ENVIRONMENTAL AND LEGAL MATTERS

The Company is subject to extensive federal, state and local environmental laws and regulations. Although the Company’s environmental policies and practices are designed to ensure compliance with these laws and regulations, future developments and increasingly stringent environmental regulation could require the Company to make additional unforeseen environmental expenditures. The Company will continue to invest in the equipment and facilities necessary to comply with existing and future regulations. During the first nine months of 2008, the Company’s expenditures for capital projects related to the environment were $2.9 million. These projects are capitalized and depreciated over their estimated useful lives, which is typically 10 years. Recurring costs associated with the operation and maintenance of facilities for waste treatment and disposal and managing environmental compliance in ongoing operations at our manufacturing locations were approximately $11.1 million and $10.2 million for the nine months ended September 30, 2008 and 2007, respectively. While difficult to project, it is not anticipated that these recurring expenses will increase significantly in the future.
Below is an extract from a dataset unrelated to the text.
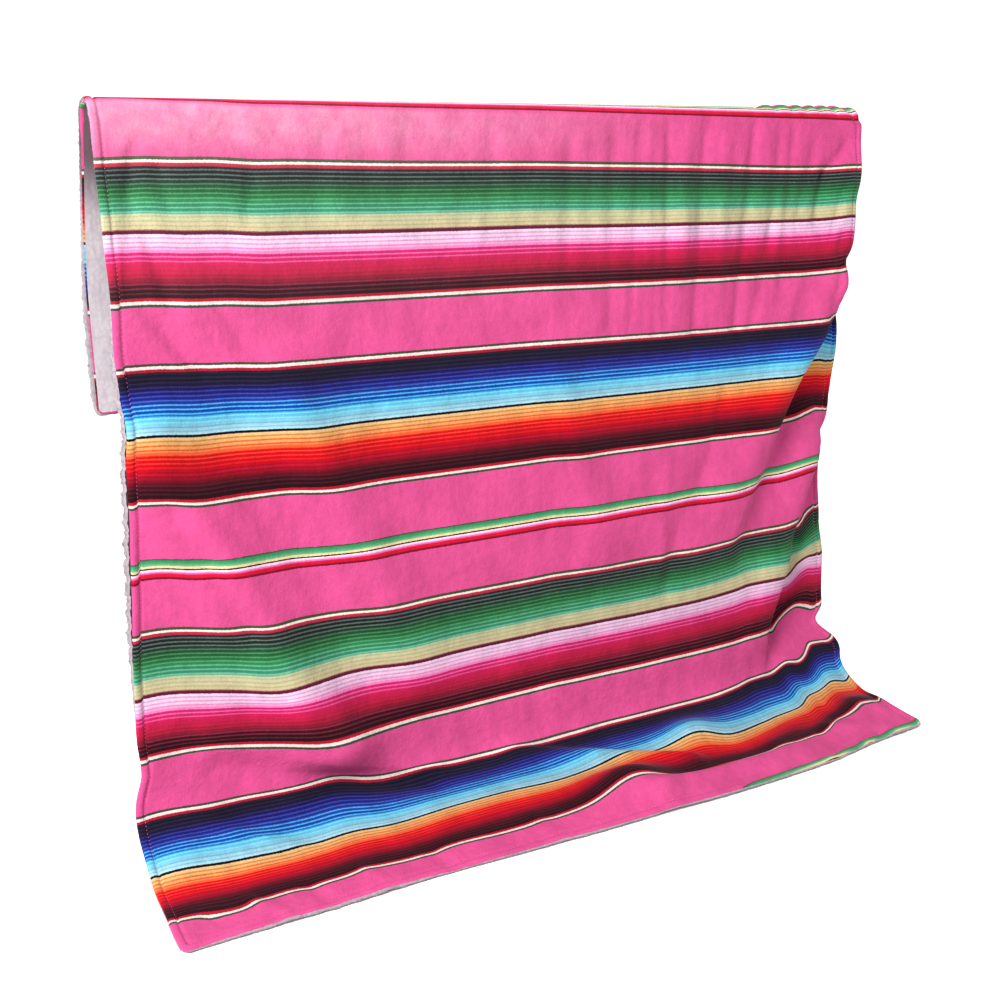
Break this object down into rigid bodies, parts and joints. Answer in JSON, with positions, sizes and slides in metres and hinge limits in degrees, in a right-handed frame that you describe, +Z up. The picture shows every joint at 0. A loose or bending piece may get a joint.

Over the years, the Company has received requests for information related to or has been named by the government as a potentially responsible party at 23 waste disposal sites where cleanup costs have been or may be incurred under CERCLA and similar state statutes. In addition, damages are being claimed against the Company in general liability actions for alleged personal injury or property damage in the case of some disposal and plant sites. The Company believes that it has made adequate provisions for the costs it may incur with respect to the sites. It is the Company’s accounting policy to record liabilities when environmental assessments and/or remedial efforts are probable and the cost or range of possible costs can be reasonably estimated. When no amount within the range is a better estimate than any other amount, the minimum is accrued. Some of the factors on which the Company bases its estimates include information provided by feasibility studies, potentially responsible party negotiations and the development of remedial action plans. Because reported liabilities are recorded based on estimates, actual amounts could differ from those estimates. After partial remediation payments at certain sites, the Company has estimated a range of possible environmental and legal losses from $10.8 million to $34.4 million at September 30, 2008, compared to $10.1 million to $34.2 million at December 31, 2007. At September 30, 2008, the Company’s accrued liability for such losses, which represents the Company’s best estimate within the estimated range of possible environmental and legal losses, was $16.7 million compared to $17.2 million at December 31, 2007. During the first nine months of 2008, non-capital cash outlays related to legal and environmental matters approximated $2.0 million compared to $6.8 million for the first nine months of 2007. In the prior year, the Company paid a personal injury settlement related to the Company’s formerly owned site in Wilmington, Massachusetts.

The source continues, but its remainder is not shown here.